Le 24 mars, Huishan, le laitier du Liaoning, perdait 90% de sa valeur en bourse. La nouvelle faisait effet d’une bombe, pour un groupe existant depuis plus de 60 ans, valorisé à 21 milliards de ¥, aux 23 fermes géantes (200.000 vaches). Mais sa dette cumulée s’élevait à 40 milliards de ¥. En décembre, Muddy Waters, de San Francisco, l’accusait d’avoir truqué sa comptabilité. Huishan était mis en faillite fin mars, faute de rembourser un emprunt de 200 millions de $.

Le sort de Huishan expose le problème du rapport malsain des firmes à leurs pouvoirs locaux. Huishan vivait dans un cocon régional où banquiers, politiciens et industriels pratiquent le soutien mutuel, sans surveillance d’une tutelle ni d’un organe interne. Certain de ses appuis financiers, son PDG Yang Kai, investissait tous azimuts : élevage laitier, immobilier, énergies renouvelables, et en bourse. En faillite, Huishan doit 1,35 milliard à Jiutai, banque rurale, et 3,3 milliards à la Banque de Chine. De longue date, Huishan a ouvert son « comité de crédits » pour drainer l’épargne et garantir de nouveaux emprunts. Il n’est pas le seul : la Chine compte 12.836 comités de crédits qui cumulent 14 850 milliards de ¥ de dettes (2150 milliards de $), dont une fraction irrécupérable.

Cette situation, nationale, inquiète le Conseil d’Etat qui tente de faire le grand nettoyage de sa finance : dans les assurances, Xiang Junbo, président de la CIRC (commission de tutelle) est mis sous enquête pour « sérieuses infractions à la discipline ». Le terme se réfère moins à une corruption, qu’à l’imprudente pratique d’avoir laissé les assurances investir en bourse, dans des placements dangereux de type « montagnes russes », incompatible avec le style « bon père de famille » du secteur que Pékin doit à présent assagir.

Dans la banque, de même, Guo Shuqing, patron tutélaire ordonne des audits internes, pour vérifier l’état du risque et de conformité aux lois.

Pour Huishan, le sauvetage pourrait venir de Mengniu, le leader national.
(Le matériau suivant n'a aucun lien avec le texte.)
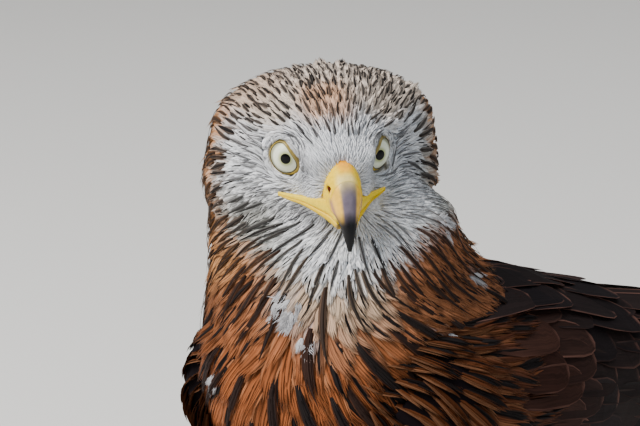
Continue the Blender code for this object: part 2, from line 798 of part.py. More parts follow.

Lui aussi a perdu de l’argent en 2016 – mais il ne peut repousser  la consigne du Conseil d’Etat. De plus, pour reprendre ce rival en faillite, les conditions devraient être très avantageuses.

Ailleurs Fosun, société d’investissement, voit se retirer un de ses cofondateurs, Liang Xinjun, « pour raison de santé ». En même temps, le groupe freine sa boulimie d’acquisitions hors frontières. Depuis 2010, le groupe a réalisé 130 achats mondiaux pour 38 milliards de $ – une banque portugaise, la maison de couture grecque Folli Follie, le Studio-8 à Hollywood, le Club Med ou le Cirque du Soleil. En mars encore, il tentait de reprendre les parkings automobiles néerlandais Q-Park pour 2,4 milliards de $, mais finissait par jeter l’éponge. Il parvient cependant encore à reprendre Paref (Paris Realty Fund), maison française de gestion de fortune au patrimoine de 176 millions de $.

Après le départ de Liang, les deux autres membres du trio fondateur dont Guo Guangchang (le « Warren Buffett » chinois) assurent vouloir poursuivre la stratégie de croissance par acquisitions mais avec moins de fougue, et en menant un désendettement parallèle. De 57% en 2016, la dette du groupe à moyen-long terme est passée à 65% en 2017. Il est temps de se prémunir d’un crash, toujours possible.

En industrie ferroviaire, Full Hill (Hong Kong) rachète deux groupes allemands et un brésilien de production de bogies. C’est afin d’apporter en Chine une concurrence longtemps attendue à Zhibo, JV sino-italienne détenant 80% et dictant les prix.

CRRC le consortium d’Etat emporte un contrat de 69 wagons de métro pour la ville de Nagpur (Inde), assorti de 10 ans de maintenance.

Ces deux dernières affaires manifestent l’inexorable montée en puissance de la Chine sur le marché ferroviaire mondial, en lien avec sa stratégie émergente de « une ceinture, une route » (OBOR). La menace n’a pas échappé aux concurrents Siemens et Bombardier, qui négocient une fusion de toutes leurs activités ferroviaires, en une JV dont le chiffres d’affaires combiné s’élèverait à 16 milliards de $ – soit la moitié de celui de CRRC.